For the British, the military defeat of Argentina in 1982 ended any unfounded territorial claims put forward by the South Americans and quelled the delusions of grandeur held by the Junta’s generals. In recent years the discovery of potentially valuable oil reserves and the deteriorating state of Argentina’s economy has engendered a series of political attacks and media stunts from Buenos Aires.  Ms Kirchner seems eager to engage in bilateral dialogue on the issue and has brought the case to the UN’s Special Committee on Decolonization in recent months. London, however, remains intransigent and insists that the matter has been settled through war and through the will of the people.  Indeed the Falklands community has been settled for over a century and a half and is entirely determined to remain part of Britain. In this sense it is ludicrous to declare, as some Argentine nationalists have in the past, that Britain’s ‘occupation’ of the Malvinas is equivalent to Argentina occupying the Channel Islands.

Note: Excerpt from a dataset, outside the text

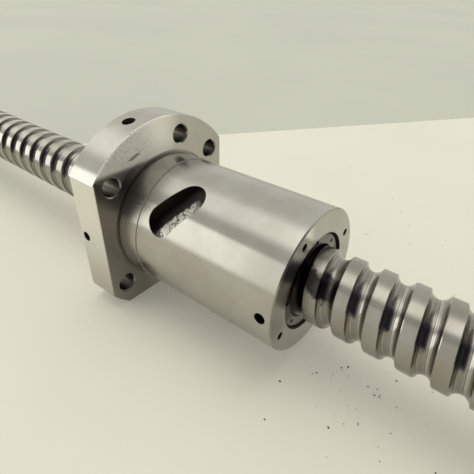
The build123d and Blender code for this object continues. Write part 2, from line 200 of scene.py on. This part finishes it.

Although the UK can cite the UN Charter and reiterate the universal right to self-determination expressed in Common Article 1 of the 1966 Covenants, as previously mentioned this case represents a unique situation. Certainly many would argue that territorial integrity must always be determinant on the more important fulfilment of self-determination and human rights. In this sense the UK may hold a foothold in the moral battlefield, although neutral nations are now far more receptive to the current democratic Government of Argentina than they were toward its totalitarian predecessor during the 1970s.

What next?

As with many other disputed territories, ranging from South Ossetia and Abkhazia to the West Bank, the Falkland Islands stands as an exhibit to the failings of international law. Drastic changes in the Cold War-era legal framework are required in order for international law to become an effective mechanism for resolving competing claims of sovereignty as, for the time being, such cases are reliant on the actions of individual states. The Falklands dispute shows no signs of abating in the near future and although war seems a highly unlikely prospect, the increasing preference for unilateralism is heralding an ever more heated stand-off between the two states. Any future rapprochement or political condominium over the islands will first require a mellowing of both Argentine bellicosity and British intransigence.